New insight into optimization and variational problems in the 17th century

Abstract

First, a synopsis of the major changes of natural science, mathematics and philosophy within the 17th century shall highlight the birth of the new age of science and technology. Based on Fermat's principle of the shortest light‐way and Galilei's first attempt of an approximative solution of the so‐called Brachistochrone problem using a quarter of the circle, Johann Bernoulli published a competition for this problem in 1696, and six solutions were submitted by the most famous scientists of the time and published in 1697, even though the variational calculus was only published in 1744 by Euler for the first time. Especially the analytical solution of Jakob Bernoulli contains already the main idea of Euler's variational calculus, i.e. to vary only one function value at a time using a finite difference method and proceeding to the infinitesimal limit.

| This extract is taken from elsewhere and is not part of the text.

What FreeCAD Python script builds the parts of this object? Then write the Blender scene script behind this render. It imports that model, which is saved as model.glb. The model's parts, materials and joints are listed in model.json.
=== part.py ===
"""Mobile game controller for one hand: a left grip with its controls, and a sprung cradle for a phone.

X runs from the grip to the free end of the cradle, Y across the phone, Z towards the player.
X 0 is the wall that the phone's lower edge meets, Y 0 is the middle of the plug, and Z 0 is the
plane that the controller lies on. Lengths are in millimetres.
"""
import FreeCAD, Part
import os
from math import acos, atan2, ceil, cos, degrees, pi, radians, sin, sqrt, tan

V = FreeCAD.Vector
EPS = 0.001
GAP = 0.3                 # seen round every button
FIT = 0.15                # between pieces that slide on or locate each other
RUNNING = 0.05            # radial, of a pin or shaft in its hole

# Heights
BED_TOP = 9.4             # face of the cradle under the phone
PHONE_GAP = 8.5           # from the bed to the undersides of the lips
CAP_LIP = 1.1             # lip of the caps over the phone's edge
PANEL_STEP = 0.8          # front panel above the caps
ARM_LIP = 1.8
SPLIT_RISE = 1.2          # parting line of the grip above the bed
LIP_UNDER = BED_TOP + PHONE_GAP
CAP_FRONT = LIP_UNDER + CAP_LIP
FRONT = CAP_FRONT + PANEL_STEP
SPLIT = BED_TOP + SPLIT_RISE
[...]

Also Leibniz' geometric solution is very remarkable, realizing a direct discrete variational method geometrically which was invented numerically much later in the 19th century by Ritz and Galerkin and generalized to the finite element method by introducing test and trial functions in finite subspaces. A new finite element solution of the non‐linear Brachistochrone problem concludes the paper. It is important to recognize that besides the roots of variational calculus also the first formulations of conservation laws in mechanics and their applications originated in the 17th century.